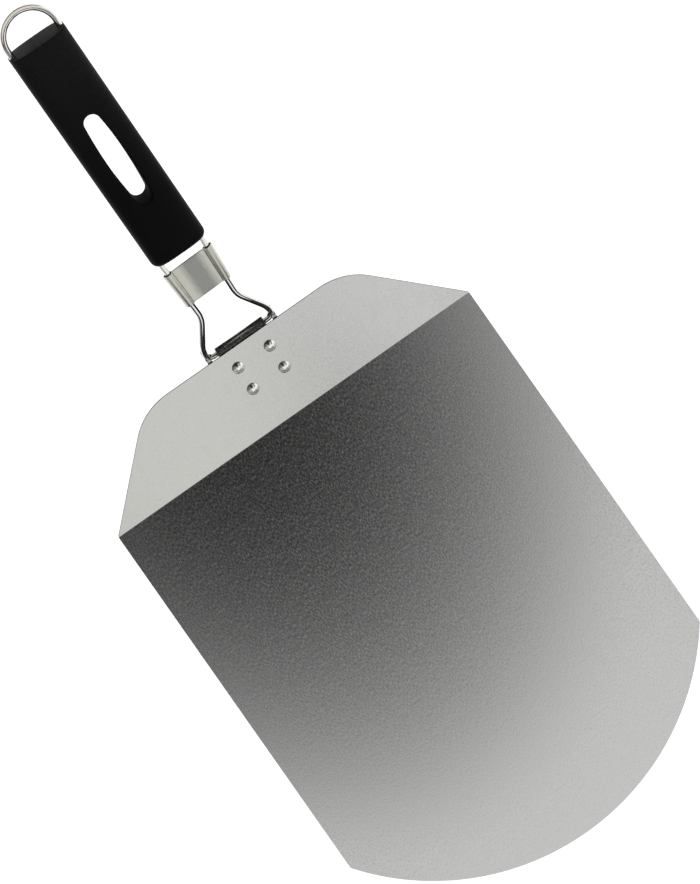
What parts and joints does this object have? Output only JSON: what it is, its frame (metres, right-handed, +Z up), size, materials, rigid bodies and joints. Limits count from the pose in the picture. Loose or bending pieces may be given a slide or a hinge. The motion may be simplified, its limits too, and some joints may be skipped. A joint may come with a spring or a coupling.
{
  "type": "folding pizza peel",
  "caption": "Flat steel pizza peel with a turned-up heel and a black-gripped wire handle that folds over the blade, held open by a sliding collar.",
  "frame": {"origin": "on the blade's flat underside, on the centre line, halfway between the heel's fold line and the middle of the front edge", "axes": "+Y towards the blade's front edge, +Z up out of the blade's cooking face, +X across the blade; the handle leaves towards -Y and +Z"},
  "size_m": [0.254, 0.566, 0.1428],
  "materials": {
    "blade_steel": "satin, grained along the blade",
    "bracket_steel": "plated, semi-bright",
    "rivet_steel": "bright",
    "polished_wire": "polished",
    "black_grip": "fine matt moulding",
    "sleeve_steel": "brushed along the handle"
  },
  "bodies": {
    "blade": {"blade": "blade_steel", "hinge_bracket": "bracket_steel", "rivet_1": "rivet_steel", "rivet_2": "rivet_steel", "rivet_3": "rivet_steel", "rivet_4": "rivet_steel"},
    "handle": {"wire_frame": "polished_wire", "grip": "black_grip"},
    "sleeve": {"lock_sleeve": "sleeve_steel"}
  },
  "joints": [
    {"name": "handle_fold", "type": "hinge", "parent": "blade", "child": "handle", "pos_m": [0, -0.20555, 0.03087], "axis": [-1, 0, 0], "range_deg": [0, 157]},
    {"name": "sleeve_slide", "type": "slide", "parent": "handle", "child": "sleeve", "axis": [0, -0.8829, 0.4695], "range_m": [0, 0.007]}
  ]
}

------------------------------------------------------------

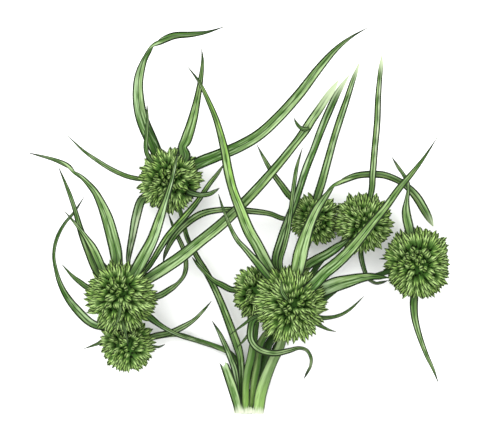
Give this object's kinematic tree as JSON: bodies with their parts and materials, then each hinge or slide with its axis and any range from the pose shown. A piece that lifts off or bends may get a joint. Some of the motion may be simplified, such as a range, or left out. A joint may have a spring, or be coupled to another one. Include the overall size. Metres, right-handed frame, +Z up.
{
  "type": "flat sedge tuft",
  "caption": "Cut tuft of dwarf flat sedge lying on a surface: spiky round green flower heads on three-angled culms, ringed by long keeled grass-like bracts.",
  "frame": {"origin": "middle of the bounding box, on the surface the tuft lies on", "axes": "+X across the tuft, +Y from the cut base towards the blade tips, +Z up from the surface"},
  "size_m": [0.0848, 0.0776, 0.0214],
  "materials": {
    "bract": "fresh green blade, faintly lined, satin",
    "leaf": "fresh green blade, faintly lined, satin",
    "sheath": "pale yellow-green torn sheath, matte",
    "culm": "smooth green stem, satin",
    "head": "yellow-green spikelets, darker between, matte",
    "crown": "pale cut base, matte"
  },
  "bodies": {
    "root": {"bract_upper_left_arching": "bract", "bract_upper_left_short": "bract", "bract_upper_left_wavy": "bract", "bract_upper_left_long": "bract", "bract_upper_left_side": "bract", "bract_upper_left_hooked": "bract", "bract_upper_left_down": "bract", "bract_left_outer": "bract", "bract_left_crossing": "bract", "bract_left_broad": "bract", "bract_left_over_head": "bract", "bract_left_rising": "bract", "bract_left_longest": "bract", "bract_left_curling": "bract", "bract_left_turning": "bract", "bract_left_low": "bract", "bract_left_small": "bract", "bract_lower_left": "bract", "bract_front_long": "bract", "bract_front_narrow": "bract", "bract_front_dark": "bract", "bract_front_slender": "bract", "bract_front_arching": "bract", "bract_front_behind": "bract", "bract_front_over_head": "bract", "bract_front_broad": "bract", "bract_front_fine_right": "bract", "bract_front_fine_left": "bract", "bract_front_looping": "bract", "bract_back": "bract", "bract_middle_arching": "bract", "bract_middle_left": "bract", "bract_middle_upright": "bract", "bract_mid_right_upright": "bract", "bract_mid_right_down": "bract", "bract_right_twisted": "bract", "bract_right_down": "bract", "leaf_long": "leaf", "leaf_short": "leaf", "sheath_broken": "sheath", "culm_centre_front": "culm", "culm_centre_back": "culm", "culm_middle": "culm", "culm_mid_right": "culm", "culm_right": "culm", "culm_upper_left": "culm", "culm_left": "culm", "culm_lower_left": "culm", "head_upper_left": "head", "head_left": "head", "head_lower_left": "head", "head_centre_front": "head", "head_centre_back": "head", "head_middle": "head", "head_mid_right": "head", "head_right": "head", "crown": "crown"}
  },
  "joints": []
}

------------------------------------------------------------

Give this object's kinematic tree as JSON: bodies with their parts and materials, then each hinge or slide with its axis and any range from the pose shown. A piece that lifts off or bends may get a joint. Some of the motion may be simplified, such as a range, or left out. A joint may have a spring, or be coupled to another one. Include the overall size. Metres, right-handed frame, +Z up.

------------------------------------------------------------

**EXERCISE GOAL**
Check each line of the records for "joints" and copy the ones that contain it.

**FINAL ANSWER**
What parts and joints does this object have? Output only JSON: what it is, its frame (metres, right-handed, +Z up), size, materials, rigid bodies and joints. Limits count from the pose in the picture. Loose or bending pieces may be given a slide or a hinge. The motion may be simplified, its limits too, and some joints may be skipped. A joint may come with a spring or a coupling.
  "joints": [
  "joints": []